Seven centuries of military, economic, religious and cultural assaults have, no doubt, moulded the collective psyche of Indians and imbibed it with a sense of powerlessness, weakness and defeat. This sense of defeat has unfortunately been carried forward by this group to the point of renouncing its linguistic roots. Subservience and submissiveness seep through the euphemism underlying the principle of adaptation to changing environment. So, English became the official language and enabled all of us to connect to the world. We are neither Japanese nor Chinese, proud people who did not need a foreign language to carve out a place for themselves in the world. Their representatives speak in their own language in world economic summits while their Indian counterparts resort to English in their will to ‘adapt’ and also, not to offend other languages back home in a spirit of compromise. It may be good politics when an Indo-Mauritian PM praises the progress of the French language in Mauritius at the Arc de Triomphe in Paris. What if the same could have been said about the use of Bhojpuri and Hindi in Mauritius? We don’t appear to be going towards that kind of goalpost.

A language that is given lower importance and visibility gradually loses its lustre and appeal. No wonder some of us grabbed our schoolbags and ran away from schools on Hindi/Tamil/Telegu/ Marathi/Urdu exam day! Why burden our heads with subjects which were not reckoned in the exam results at the end of the year? Bhojpuri is still spoken by Hindus and Muslims of Bihari origin especially in the villages while Hindi remains a language we understand and appreciate on the radio and TV, in films and songs, and on rare occasions of speeches delivered in socio-cultural meetings and religious ceremonies. How long a language survives by being kept in the background is yet to be given proper analysis.

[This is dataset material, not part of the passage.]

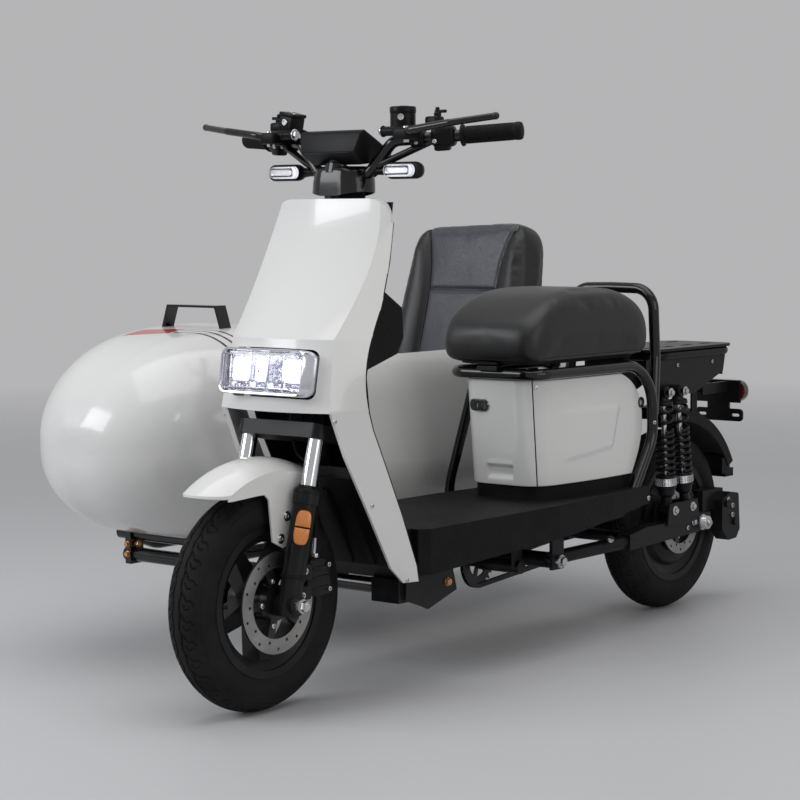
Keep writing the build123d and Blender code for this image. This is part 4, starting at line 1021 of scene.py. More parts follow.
class SIDECAR_OT_headlight(bpy.types.Operator):
    """Headlight: bezel, clear lens, faceted reflector and lit elements"""
    bl_idname = "sidecar.headlight"
    bl_label = "Headlight"

    def execute(self, context):
        def ring(width, height, radius, w):
            return [lamp_point(x, y, w) for x, y in rounded_rect(width, height, radius, 6)]

        def pane(k, w):
            return [lamp_point(x * k, y * k, w) for x, y in rounded_rect(197, 75, 12, 6)]
        m = Maker()
        m.skin([ring(198, 76, 12, -6), ring(198, 76, 12, 3), ring(200, 78, 13, 6), ring(205, 83, 15, 6.5),
                ring(208, 86, 16, 4), ring(208, 86, 16, -40), ring(196, 74, 12, -40), ring(196, 74, 12, -6)],
               close_rows=True, close_ring=True)
        floor = ring(120, 40, 8, -44)
        m.skin([ring(196, 74, 12, -39), floor], close_ring=True)
        m.faces(floor, [tuple(range(len(floor)))])
        m.done("headlight_bezel", "chassis", "mirror_facet", slot="reflector", replaces="headlight_body")
        m = Maker()
        m.skin([pane(k, w) for k, w in (
            (1.0, -5), (1.0, 2), (0.985, 4.4), (0.95, 6.0), (0.7, 7.0), (0.35, 7.4), (0.05, 7.5),
            (0.05, 4.5), (0.7, 4.2), (0.93, 3.0), (0.97, 0), (0.97, -5))], close_rows=True, close_ring=True)
        m.done("headlight_glass", "chassis", "lens", slot="lens_clear", replaces="headlight_lens")
        m = Maker()
        columns, lines = 30, 12
        for i in range(columns):
            for j in range(lines):
                u0, u1 = (-94 + 188 * k / columns for k in (i, i + 1))
                v0, v1 = (-34 + 68 * k / lines for k in (j, j + 1))
                u, v = (u0 + u1) / 2, (v0 + v1) / 2
                deep = -30 + 20 * ((u + 2) / 94) ** 2
                lift = 5 + 3 * math.sin(i * 1.9) * math.cos(j * 2.3)
                corners = [lamp_point(*place, deep) for place in ((u0, v0), (u1, v0), (u1, v1), (u0, v1))]
                peak = lamp_point(u + 1.2 * math.sin(i * 2.7 + j), v + math.cos(i + 3.1 * j), deep + lift)
                m.faces(corners + [peak], [(0, 1, 4), (1, 2, 4), (2, 3, 4), (3, 0, 4)])
        m.done("headlight_facets", "chassis", "mirror_facet", sharp=5, weld=0)
        m = Maker()
        for u, half, w in ((-62, 24, -14), (-14, 15, -16), (66, 20, -12)):
            m.slab(rounded_rect(half * 2, 44, 6), lamp_point(u, 4, w), LEFT, LAMP_UP, 3, 1)
        for u in (-84, -34, 10, 40):
            m.turned([(0, 0), (5, 0), (4.2, 3.4), (0, 5)], lamp_point(u, -24, -17), LAMP_OUT, 16)
        m.done("headlight_elements", "chassis", "lamp_light")
        m = Maker()
        for u in (-90, -38, 6, 44, 88):
            m.slab(rounded_rect(2.6, 62, 1.2, 2), lamp_point(u, 0, -12), LEFT, LAMP_UP, 5, 0.6)
        m.slab(rounded_rect(180, 2.4, 1.1, 2), lamp_point(0, -30, -12), LEFT, LAMP_UP, 5, 0.6)
        m.done("headlight_ribs", "chassis", "chrome")
        return {"FINISHED"}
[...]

The hierarchy of languages

It is no secret that a change in the political arena in the post-colonial period has not altered the concentration of economic power in the country as well as the hierarchy of languages as practised in the past. On the contrary, free market capitalism has reinforced the economic power of those who originally hailed from a business social class and in whose hands lay the capital needed for investment. The very concept of democracy we all cherish works best for those who take advantage of it to concentrate power and wealth within their own group, leaving peanuts for the rest of us. So unequal is the race for economic progress that the traditional power holders speed off to grab opportunities much before the whistle blows for those others who scan the landscape for possibilities to get off beaten tracks and remain on the lookout for alternative economic prospects. A scrupulous and unwavering application of legally established official procedures in allocating contracts exclusively to big companies will play to the advantage of the latter and keep the economic race unequal and undemocratic over decades. On the other hand, the perceived political changeover since post-Independence has been constantly and is still challenged by advocates of the political and cultural status quo of the colonial era.

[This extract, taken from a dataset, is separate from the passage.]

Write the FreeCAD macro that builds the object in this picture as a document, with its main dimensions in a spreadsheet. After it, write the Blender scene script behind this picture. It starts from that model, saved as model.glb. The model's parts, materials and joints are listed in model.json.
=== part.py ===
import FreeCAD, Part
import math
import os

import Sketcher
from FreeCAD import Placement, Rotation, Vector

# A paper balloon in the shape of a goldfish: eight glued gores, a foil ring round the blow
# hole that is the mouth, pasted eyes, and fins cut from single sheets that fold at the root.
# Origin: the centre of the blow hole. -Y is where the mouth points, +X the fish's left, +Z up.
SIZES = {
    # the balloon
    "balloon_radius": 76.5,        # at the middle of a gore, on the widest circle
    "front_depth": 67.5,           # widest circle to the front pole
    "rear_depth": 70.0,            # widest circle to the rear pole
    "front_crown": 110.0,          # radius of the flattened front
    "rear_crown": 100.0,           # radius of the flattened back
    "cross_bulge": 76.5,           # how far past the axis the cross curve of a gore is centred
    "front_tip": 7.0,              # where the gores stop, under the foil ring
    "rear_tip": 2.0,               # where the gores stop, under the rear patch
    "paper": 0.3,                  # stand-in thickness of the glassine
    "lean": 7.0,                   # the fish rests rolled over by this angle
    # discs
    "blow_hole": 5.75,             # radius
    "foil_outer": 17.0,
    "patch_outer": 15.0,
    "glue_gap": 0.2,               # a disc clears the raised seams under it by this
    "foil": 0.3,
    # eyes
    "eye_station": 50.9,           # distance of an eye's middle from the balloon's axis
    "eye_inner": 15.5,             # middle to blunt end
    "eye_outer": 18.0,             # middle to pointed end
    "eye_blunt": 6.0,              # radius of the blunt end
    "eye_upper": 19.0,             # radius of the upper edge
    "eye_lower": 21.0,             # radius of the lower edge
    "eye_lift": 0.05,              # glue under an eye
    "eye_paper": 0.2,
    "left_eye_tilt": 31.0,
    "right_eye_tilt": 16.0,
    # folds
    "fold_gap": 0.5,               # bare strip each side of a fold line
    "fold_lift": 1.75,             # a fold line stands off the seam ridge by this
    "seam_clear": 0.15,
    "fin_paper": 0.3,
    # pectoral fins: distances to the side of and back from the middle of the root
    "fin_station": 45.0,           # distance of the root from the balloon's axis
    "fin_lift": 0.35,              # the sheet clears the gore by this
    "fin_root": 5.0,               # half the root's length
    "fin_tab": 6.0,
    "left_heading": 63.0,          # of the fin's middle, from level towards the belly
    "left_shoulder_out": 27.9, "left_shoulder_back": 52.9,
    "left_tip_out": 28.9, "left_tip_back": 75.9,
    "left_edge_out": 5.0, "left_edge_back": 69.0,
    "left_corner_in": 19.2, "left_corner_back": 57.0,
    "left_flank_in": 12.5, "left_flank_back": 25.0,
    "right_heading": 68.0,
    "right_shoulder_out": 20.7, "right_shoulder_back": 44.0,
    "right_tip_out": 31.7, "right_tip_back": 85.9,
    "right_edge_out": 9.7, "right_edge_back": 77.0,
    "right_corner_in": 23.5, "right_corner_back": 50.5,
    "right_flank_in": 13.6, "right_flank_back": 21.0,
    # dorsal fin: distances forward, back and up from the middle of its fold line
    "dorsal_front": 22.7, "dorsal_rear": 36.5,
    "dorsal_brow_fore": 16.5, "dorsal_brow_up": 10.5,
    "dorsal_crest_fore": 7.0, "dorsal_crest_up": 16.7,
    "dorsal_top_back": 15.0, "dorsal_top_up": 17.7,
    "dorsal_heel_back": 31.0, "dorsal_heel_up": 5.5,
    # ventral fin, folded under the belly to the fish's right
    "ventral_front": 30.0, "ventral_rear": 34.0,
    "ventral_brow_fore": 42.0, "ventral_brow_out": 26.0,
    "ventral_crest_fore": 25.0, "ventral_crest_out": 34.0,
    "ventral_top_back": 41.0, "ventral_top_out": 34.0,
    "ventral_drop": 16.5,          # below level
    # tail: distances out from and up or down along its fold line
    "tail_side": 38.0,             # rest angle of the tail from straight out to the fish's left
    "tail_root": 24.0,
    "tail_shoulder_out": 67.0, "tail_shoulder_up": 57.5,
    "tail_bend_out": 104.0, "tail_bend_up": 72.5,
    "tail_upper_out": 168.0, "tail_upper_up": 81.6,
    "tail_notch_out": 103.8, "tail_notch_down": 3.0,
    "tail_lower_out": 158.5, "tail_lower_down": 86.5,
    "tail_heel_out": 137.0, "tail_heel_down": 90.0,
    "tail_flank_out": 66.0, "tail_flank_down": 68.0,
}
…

The sun also shines for the French language whose status has been enhanced as the language of civilized discourse and official interaction in public and private sectors supplanting English, the official language. Several factors account for the phenomenal breakthrough of French: its proximity with Kreol which has become the common language, the inadequacy of Kreol in sustained conversations, its significant use in the hotel industry with most tourists coming from France and Réunion for decades, its support in mainstream media for obvious reasons and the influence wielded by powerful lobbies with the collaboration of the French embassy. With the pull exerted by the overwhelming presence of French channels, Parabole and Canal Sat on television, the younger generation is finding it increasingly difficult to follow and understand a film in English.

Last but not least, the current situation is also due to the colonized mindset and its age-old correlative attributes of powerlessness and defeat that stick to descendants of those who came to Marish Desh. Some of the descendants in the highest sphere of influence look for guiding principles in alien organizations such as freemasonry and in the process, they have bartered general interests for personal gains in the name of brotherhood… of mutual interest. They did not have the benefit of discussions over Hindi texts around the kitchen table of an Indo-Mauritian household. So, they appear to be alienating themselves from the roots ever the more.

Not to mention the brainwashing students are subjected to in European countries, especially French universities, importing not only the language but the concepts and ideas it embodies. Urban Hindu and Muslim intellectuals who have never understood or spoken a word of Urdu, Hindi or Bhojpuri seem to be particularly prone to be inspired by French writings. A recent most ridiculous example is that of opinion makers in the mainstream press who resort to contemporary French philosophers to support their illustration of wisdom. Gallic wisdom, indeed! That’s all we need!

Western outlook

To those who occasionally remind us of our debt to excellent teachers outside the Indo-Mauritian group who trained a whole set of future academics and professionals, we beg to differ. The fact is that our formal education, particularly as regards language and literature, is deeply western in outlook regardless of whoever imparts that education. The time-consuming energy devoted to understanding and assimilating a big chunk of our education which brings along with it concepts and ideas of other cultures leaves little room for consolidating one’s exposure to and knowledge of one’s own language and the writings produced in that language.

To top it all, Kreol has supplanted Bhojpuri in most Indo-Mauritian households. Its widespread use is even supported and encouraged by intellectuals hailing from the Indo-Mauritian community, particularly the 1970s leftist intellectuals who mediatized the romantic leftist credo that the language of workers in Moris should be the national language of one and all. No doubt, signals of the sort sent out very subtly to the rest of the community from high up as to what should be the “approved” linguistic preference, do not go unnoticed or un-acknowledged by younger minds trying to find out what is best.

At the age of 18 and even before that, any thinking person endowed with keen observation and a critical mind cannot fail to witness a deep and alarming sense of loss and a feeling of alienation and estrangement characterized by foreign ways of thinking transmitted in books and sustained in audio-visual media, obliterating cultural landmarks in the name of a so-called universalism and creating a lot of confusion in the process.

The time has come for authentic leaders to come out and voice their views on how one should fill up the void being created by the interplay of multiple forces in one’s cultural and intellectual make-up. It may otherwise become too late to reverse the tide.